Task objective
Copy each line of the records that holds the string "picture".

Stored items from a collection
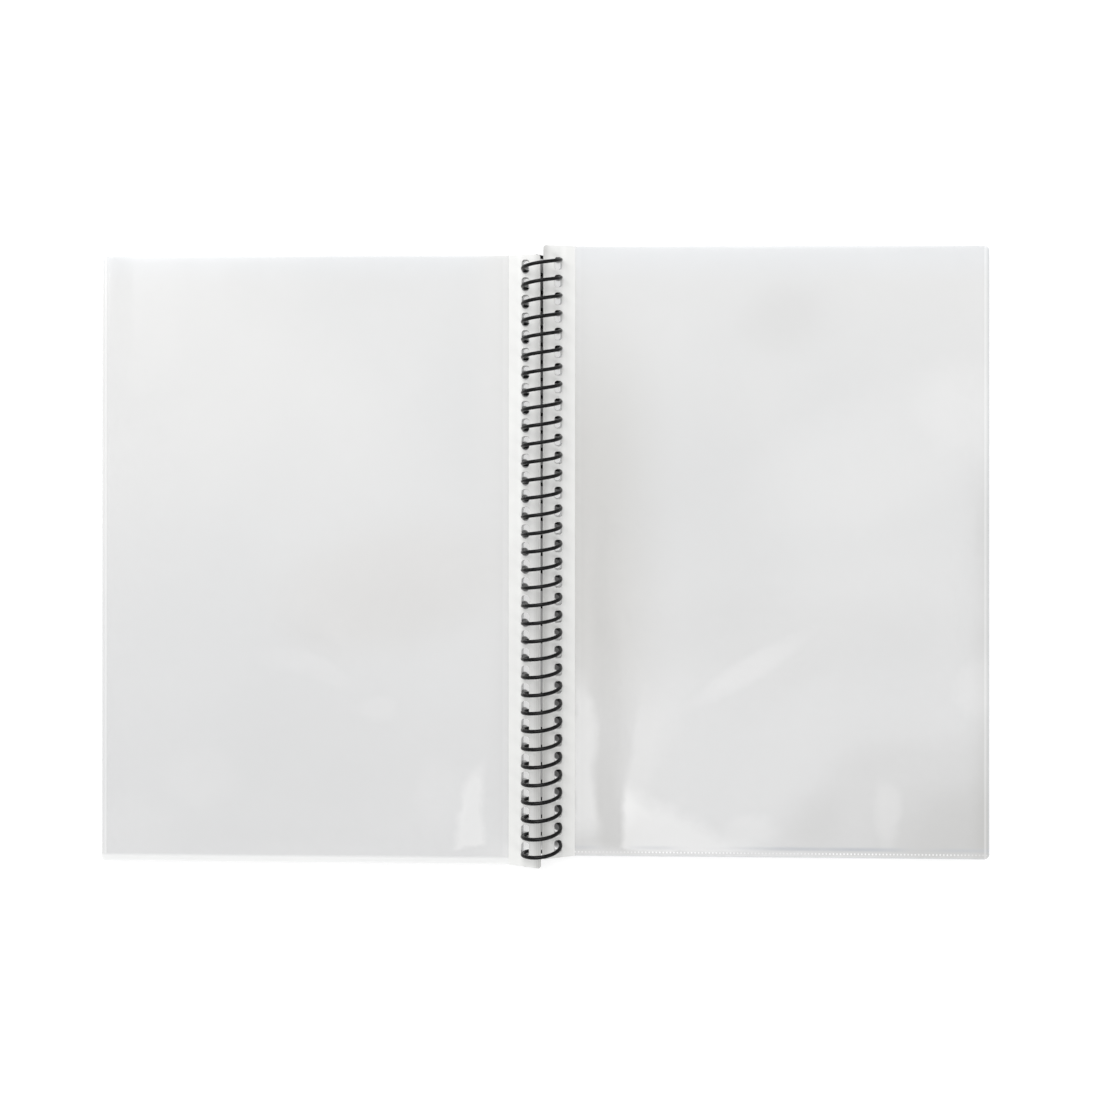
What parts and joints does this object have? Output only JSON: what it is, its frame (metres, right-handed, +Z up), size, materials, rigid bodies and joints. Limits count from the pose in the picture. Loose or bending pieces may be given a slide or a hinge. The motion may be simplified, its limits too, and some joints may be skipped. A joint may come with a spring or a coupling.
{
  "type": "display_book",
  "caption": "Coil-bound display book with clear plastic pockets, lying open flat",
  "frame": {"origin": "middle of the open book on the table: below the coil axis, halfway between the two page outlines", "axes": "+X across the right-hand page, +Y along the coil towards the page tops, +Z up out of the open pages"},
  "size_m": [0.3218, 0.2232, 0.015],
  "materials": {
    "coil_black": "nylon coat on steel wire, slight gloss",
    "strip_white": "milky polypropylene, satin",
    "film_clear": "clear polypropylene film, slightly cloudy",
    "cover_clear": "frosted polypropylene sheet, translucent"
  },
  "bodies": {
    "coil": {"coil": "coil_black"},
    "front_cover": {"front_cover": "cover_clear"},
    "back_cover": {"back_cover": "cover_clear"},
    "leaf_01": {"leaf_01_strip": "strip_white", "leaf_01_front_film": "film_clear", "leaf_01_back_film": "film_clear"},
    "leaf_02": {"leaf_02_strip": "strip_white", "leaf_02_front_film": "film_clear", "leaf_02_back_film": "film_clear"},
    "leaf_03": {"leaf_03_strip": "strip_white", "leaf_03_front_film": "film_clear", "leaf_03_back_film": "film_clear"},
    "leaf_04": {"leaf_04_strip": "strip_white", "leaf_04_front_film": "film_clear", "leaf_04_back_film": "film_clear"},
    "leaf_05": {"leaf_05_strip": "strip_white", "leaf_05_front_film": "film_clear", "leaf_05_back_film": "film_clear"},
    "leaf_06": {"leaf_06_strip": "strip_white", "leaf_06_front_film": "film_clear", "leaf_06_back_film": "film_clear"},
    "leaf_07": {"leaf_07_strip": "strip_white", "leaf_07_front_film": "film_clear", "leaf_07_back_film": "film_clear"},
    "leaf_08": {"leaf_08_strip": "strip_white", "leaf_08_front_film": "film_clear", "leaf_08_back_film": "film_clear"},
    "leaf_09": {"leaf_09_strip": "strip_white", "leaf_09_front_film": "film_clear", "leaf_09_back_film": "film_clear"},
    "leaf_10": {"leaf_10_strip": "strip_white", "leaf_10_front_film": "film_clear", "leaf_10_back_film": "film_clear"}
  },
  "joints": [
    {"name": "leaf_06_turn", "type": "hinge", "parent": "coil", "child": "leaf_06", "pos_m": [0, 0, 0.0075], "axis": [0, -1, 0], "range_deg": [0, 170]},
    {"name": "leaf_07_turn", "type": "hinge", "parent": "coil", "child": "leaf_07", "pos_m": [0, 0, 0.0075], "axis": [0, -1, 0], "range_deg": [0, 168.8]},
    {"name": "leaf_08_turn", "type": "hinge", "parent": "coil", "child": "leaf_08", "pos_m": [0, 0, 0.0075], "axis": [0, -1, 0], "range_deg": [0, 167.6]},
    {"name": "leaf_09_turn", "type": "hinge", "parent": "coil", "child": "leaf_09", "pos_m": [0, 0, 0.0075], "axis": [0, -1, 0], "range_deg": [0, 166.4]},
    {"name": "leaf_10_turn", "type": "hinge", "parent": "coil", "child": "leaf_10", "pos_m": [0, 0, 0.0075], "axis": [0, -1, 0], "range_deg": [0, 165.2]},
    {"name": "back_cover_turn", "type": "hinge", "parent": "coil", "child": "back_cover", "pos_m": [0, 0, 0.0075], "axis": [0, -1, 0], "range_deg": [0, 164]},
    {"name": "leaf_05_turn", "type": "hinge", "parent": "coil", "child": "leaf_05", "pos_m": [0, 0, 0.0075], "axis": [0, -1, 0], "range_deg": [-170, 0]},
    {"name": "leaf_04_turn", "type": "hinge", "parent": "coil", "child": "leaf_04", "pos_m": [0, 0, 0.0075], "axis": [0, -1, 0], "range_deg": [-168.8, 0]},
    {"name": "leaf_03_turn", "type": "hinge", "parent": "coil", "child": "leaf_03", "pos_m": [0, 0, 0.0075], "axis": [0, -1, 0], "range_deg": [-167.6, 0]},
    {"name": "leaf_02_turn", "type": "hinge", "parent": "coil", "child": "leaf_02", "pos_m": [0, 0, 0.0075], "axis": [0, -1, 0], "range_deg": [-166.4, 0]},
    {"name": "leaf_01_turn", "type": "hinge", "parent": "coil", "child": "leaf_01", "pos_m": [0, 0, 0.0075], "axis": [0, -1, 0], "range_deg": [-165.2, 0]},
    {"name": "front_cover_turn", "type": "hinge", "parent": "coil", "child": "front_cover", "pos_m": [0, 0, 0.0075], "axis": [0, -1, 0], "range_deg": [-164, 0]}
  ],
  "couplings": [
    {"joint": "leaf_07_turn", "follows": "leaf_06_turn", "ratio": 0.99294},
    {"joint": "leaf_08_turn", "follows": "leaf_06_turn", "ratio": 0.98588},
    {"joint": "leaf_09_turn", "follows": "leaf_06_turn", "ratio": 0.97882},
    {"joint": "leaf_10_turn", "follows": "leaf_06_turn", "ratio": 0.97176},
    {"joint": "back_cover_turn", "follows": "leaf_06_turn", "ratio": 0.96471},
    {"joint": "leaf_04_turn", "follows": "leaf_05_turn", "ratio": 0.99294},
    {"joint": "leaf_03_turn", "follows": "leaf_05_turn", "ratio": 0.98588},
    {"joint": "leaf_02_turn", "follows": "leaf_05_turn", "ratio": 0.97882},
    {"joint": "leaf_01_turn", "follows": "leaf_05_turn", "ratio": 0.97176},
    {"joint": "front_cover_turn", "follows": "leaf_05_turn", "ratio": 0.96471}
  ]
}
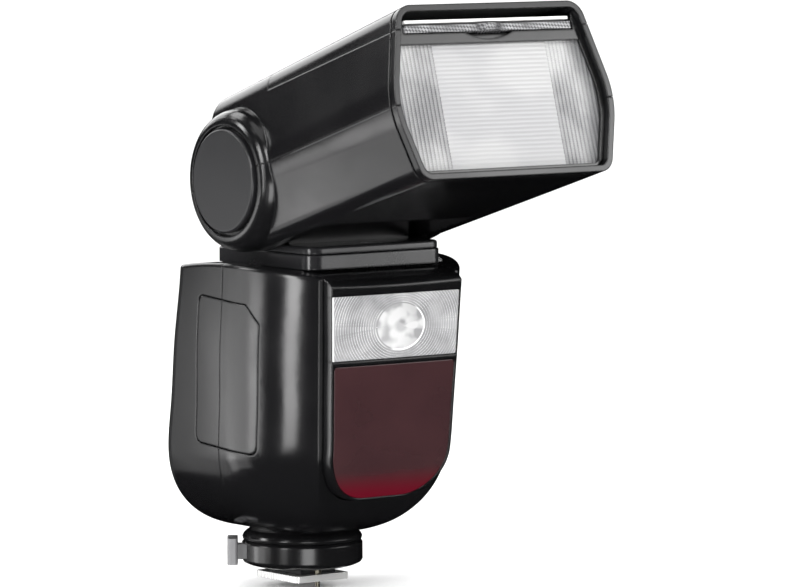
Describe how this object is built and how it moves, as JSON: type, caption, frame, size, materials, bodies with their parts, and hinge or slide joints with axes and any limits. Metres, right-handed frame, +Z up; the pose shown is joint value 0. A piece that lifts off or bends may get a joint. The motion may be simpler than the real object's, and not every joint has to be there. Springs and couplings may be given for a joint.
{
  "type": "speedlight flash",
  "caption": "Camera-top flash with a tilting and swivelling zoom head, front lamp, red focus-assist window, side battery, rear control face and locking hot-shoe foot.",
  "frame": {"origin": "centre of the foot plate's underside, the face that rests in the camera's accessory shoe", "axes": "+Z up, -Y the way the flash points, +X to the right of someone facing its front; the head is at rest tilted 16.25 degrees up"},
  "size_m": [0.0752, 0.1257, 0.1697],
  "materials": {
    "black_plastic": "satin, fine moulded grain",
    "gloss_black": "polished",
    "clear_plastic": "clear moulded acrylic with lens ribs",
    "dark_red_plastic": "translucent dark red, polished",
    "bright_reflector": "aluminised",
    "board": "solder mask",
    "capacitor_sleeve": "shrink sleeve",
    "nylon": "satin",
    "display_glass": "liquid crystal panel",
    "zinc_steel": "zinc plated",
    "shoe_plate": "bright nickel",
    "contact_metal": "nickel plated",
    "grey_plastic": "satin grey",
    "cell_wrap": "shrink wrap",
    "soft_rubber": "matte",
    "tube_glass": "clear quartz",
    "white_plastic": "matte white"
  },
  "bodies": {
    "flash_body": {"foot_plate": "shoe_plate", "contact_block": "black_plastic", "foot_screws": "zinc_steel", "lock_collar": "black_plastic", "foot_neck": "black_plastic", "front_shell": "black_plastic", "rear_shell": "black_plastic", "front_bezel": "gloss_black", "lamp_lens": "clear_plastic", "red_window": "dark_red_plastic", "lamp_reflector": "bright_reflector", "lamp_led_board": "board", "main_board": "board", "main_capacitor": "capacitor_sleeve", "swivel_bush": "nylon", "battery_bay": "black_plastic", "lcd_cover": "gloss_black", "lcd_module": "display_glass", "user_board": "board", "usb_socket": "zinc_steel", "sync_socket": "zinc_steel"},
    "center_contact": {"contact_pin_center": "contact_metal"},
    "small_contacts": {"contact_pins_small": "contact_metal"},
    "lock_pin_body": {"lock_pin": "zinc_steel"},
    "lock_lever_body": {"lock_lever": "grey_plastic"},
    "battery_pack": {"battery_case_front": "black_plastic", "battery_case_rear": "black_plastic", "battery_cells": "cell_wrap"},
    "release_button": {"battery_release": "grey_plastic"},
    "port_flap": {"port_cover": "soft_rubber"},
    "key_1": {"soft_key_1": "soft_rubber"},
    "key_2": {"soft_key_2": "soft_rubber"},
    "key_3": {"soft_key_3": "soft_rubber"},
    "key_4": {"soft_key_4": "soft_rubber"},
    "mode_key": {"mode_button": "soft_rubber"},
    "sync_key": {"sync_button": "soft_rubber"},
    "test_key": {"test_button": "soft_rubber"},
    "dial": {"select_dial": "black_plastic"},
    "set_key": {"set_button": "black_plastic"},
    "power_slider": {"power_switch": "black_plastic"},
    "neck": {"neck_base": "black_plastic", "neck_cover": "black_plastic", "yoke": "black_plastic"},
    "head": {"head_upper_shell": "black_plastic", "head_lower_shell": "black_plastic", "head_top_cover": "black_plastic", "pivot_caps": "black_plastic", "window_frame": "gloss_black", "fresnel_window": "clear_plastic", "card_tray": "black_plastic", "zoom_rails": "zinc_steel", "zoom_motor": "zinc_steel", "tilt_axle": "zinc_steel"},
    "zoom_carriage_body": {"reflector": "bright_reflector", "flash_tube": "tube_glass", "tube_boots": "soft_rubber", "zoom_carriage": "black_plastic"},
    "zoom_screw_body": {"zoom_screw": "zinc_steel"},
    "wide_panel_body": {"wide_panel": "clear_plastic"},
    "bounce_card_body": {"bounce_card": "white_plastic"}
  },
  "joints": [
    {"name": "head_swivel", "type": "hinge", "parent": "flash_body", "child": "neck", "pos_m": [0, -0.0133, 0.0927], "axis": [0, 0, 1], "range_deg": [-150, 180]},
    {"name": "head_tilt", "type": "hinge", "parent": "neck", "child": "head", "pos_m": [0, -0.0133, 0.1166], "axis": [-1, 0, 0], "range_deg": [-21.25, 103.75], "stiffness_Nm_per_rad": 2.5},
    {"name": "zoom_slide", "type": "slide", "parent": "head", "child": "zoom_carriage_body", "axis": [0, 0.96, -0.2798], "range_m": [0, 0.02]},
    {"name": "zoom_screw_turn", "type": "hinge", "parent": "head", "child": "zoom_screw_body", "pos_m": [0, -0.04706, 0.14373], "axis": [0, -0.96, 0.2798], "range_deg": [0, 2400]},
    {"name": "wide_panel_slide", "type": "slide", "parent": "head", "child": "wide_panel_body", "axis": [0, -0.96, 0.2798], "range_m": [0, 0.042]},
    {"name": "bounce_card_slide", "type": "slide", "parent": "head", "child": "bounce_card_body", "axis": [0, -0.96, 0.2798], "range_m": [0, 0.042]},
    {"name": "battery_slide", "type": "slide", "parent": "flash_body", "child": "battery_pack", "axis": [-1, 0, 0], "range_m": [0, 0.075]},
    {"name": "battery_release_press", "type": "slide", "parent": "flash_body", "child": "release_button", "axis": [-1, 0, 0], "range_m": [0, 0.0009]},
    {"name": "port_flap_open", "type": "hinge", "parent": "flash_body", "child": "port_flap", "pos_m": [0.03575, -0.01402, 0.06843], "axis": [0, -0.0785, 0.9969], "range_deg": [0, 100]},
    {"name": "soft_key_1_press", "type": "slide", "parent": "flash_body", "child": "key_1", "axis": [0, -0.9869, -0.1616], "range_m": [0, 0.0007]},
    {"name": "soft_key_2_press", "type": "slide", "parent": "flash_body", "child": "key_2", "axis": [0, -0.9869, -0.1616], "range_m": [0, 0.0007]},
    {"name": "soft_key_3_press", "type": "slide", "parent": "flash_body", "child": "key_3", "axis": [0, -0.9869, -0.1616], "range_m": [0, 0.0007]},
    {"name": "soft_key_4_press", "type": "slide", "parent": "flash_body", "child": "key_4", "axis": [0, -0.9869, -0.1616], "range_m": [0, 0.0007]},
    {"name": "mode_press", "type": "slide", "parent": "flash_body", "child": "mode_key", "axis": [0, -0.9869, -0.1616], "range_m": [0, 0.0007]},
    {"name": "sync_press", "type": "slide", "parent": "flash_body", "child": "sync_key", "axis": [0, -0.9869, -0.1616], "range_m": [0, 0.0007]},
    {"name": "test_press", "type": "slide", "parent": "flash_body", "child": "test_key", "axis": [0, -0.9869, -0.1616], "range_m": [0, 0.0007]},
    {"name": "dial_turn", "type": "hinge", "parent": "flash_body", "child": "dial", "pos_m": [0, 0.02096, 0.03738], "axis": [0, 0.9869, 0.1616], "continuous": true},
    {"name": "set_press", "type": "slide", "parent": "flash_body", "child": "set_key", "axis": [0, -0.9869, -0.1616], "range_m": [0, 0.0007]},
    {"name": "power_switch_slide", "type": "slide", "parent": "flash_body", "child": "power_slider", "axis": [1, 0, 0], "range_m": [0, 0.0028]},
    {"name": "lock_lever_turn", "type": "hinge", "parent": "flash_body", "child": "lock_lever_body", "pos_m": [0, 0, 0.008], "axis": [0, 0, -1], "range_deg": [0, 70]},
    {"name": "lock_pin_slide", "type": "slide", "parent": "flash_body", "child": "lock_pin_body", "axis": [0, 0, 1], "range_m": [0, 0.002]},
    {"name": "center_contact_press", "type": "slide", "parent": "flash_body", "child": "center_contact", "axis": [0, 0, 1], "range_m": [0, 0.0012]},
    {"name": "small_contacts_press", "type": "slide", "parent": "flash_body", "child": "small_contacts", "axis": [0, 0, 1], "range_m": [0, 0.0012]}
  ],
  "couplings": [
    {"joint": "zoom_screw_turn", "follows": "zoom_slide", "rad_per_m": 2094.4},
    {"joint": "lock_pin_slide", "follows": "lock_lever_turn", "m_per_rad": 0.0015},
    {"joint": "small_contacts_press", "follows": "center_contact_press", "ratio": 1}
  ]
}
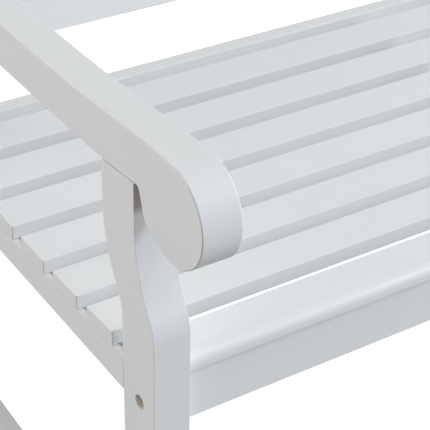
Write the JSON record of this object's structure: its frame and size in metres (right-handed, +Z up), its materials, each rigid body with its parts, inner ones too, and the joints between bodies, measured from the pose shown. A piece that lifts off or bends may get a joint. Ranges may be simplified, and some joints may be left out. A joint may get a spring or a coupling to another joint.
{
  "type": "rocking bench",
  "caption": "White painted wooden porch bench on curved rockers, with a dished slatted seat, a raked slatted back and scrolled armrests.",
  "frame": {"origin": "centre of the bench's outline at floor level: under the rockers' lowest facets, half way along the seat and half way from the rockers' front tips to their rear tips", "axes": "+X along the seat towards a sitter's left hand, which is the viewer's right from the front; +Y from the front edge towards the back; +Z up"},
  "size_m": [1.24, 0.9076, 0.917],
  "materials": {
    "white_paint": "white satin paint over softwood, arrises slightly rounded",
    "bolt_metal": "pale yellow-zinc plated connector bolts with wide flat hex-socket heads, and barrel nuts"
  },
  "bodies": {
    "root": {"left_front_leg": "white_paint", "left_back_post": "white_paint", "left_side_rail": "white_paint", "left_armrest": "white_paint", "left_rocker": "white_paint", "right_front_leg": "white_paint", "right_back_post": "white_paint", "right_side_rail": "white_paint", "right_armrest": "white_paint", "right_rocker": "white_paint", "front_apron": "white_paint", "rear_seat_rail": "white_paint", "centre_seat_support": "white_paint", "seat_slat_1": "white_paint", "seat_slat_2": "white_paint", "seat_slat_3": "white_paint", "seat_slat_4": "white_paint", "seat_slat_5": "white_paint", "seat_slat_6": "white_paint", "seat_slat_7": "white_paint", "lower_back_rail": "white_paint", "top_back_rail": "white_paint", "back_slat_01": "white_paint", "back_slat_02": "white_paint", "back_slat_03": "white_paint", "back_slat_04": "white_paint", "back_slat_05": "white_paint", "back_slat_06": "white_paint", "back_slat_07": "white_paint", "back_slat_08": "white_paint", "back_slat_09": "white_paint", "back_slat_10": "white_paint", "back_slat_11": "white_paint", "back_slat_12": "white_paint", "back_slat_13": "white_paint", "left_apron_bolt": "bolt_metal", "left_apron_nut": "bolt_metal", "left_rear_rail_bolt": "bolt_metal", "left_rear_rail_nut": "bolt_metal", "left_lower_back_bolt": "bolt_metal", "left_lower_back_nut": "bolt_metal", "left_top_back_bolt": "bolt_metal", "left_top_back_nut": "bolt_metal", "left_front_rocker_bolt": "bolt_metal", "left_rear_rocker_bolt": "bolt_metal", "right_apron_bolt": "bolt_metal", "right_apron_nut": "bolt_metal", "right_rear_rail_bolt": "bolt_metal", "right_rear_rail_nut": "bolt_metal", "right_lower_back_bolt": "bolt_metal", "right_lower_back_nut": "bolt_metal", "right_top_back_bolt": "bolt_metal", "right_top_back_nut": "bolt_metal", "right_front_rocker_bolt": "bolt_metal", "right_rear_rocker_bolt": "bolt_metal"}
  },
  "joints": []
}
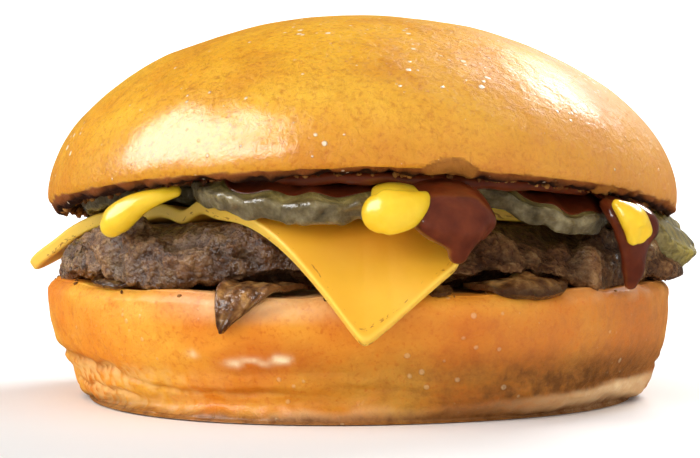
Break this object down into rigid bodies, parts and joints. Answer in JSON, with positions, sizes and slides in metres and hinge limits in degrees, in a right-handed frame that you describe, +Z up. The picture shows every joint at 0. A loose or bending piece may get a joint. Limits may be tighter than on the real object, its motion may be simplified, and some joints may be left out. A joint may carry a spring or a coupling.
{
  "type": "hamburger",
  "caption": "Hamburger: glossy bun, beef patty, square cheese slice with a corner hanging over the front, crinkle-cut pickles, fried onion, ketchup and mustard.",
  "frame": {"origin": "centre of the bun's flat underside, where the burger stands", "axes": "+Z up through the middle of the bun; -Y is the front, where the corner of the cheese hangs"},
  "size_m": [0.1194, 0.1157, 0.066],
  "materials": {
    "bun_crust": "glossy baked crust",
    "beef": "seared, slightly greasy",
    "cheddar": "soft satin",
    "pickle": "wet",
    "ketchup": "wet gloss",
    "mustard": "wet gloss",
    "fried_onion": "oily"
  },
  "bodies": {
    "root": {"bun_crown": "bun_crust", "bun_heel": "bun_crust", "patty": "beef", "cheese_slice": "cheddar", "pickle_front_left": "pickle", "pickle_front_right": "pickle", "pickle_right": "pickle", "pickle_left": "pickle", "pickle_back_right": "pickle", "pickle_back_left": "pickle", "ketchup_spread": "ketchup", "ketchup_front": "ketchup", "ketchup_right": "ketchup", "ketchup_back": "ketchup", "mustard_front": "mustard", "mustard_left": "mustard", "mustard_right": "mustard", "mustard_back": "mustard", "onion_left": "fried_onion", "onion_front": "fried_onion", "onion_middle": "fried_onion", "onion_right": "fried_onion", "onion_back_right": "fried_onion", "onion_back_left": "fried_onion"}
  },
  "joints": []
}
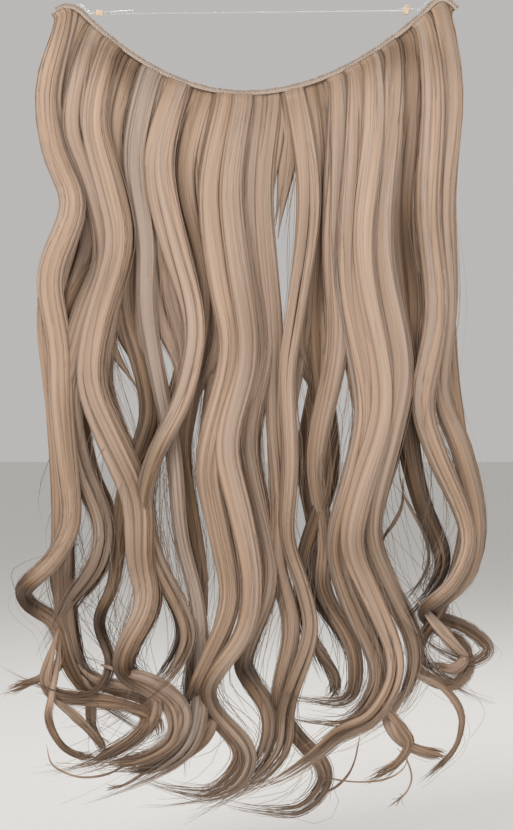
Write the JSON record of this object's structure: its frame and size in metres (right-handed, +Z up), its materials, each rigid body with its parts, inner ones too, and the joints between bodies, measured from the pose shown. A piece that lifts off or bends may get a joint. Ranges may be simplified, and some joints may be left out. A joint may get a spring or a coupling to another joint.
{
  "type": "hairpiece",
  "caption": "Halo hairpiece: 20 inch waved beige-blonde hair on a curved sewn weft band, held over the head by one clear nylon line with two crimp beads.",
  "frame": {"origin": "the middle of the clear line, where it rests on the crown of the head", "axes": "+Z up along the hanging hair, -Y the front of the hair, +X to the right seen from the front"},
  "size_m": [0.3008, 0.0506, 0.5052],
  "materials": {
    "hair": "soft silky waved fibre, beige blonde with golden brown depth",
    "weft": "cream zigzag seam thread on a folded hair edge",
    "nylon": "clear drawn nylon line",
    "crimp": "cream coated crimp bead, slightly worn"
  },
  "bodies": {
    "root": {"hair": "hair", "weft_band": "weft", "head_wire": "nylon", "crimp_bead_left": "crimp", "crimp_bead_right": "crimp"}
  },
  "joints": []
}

Output for this task
What parts and joints does this object have? Output only JSON: what it is, its frame (metres, right-handed, +Z up), size, materials, rigid bodies and joints. Limits count from the pose in the picture. Loose or bending pieces may be given a slide or a hinge. The motion may be simplified, its limits too, and some joints may be skipped. A joint may come with a spring or a coupling.
Break this object down into rigid bodies, parts and joints. Answer in JSON, with positions, sizes and slides in metres and hinge limits in degrees, in a right-handed frame that you describe, +Z up. The picture shows every joint at 0. A loose or bending piece may get a joint. Limits may be tighter than on the real object, its motion may be simplified, and some joints may be left out. A joint may carry a spring or a coupling.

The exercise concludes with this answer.